Was Greening surprised by the reaction? “I felt that I had hopefully built up a constructive working relationship with the profession and with the unions,” she says. “I think we recognised that there were some areas where there would be disagreement, but crucially, that should never get in the way of us working together on areas where we had a common cause.”
In the days leading up to the cabinet reshuffle, anonymous briefings appeared in the media claiming that Greening’s job was in peril precisely because she’d got too close to the unions. Addressing that claim, she just says: “I think you get further working with people rather than simply finding a fight to have for the sake of it.”
It’s a far cry from Michael Gove’s crusade against “the blob”.
Still shaping the agenda
Leaving the DfE hasn’t stopped Greening from banging the drum for social mobility. In March, she launched a social mobility “pledge” in Parliament that commits employers to adopting open-recruitment practices, and working with schools to provide careers advice and work-experience opportunities for people from disadvantaged backgrounds.
“Nobody had to do anything on that, or agree with it, but I managed to get the Confederation of British Industries supporting it, the British Chambers of Commerce, the Federation of Small Businesses,” she says proudly.

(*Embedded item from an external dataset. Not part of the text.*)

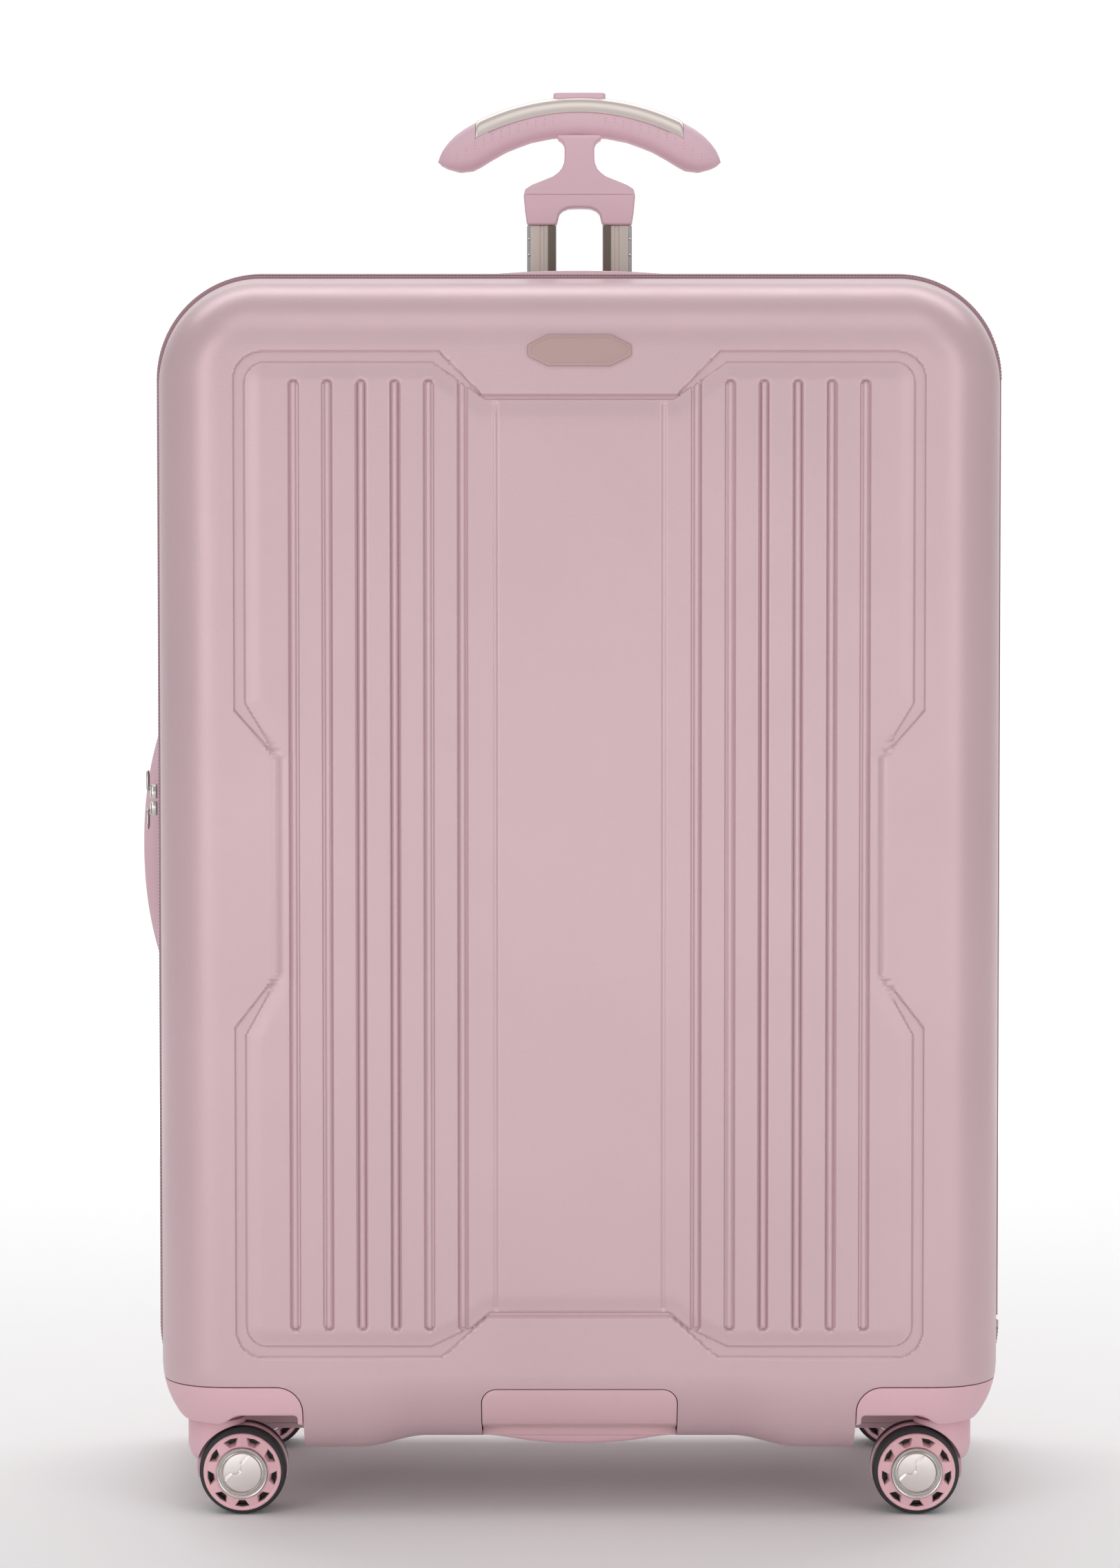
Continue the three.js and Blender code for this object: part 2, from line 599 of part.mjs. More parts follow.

And Greening has shown that she can still shape the national education agenda. Her call for employers to adopt “contextual recruitment” practices – which could mean a candidate from a challenging school getting a job before an Old Etonian with the same grades – generated both newspaper headlines and fierce debate.
“I’m actually really enjoying the challenge of being out of government but still using the role that I’ve got to make a difference,” she says.
So what does the future hold for Greening? Her name has been placed in the frame for a tilt at the London mayoralty, as the Conservative candidate in 2020. Asked whether she would be interested, she does not give an outright denial, but says: “Leaving government was not about opportunities for me, it was about opportunities for young people.”
Her answer when asked whether she would have a second stint as education secretary is less equivocal: “I said it was the best job in government, so I loved doing it and it would be a privilege to have the chance to serve again."
Whenever and wherever Greening next pops up in government, one senses that education and social mobility will be an important part of it.
She has stated what her proudest achievement was, but what about her biggest regret?
“Oh, I don’t think I do particularly have regrets,” she replies breezily. “I went into that role aiming to use every single day in the job to try to achieve as much as I can for the generation of schoolchildren and young people in the state system.
“I got to the end of my time and I had bust a gut. I didn’t feel like I wasted a single moment, and I think that’s all you can really have asked.”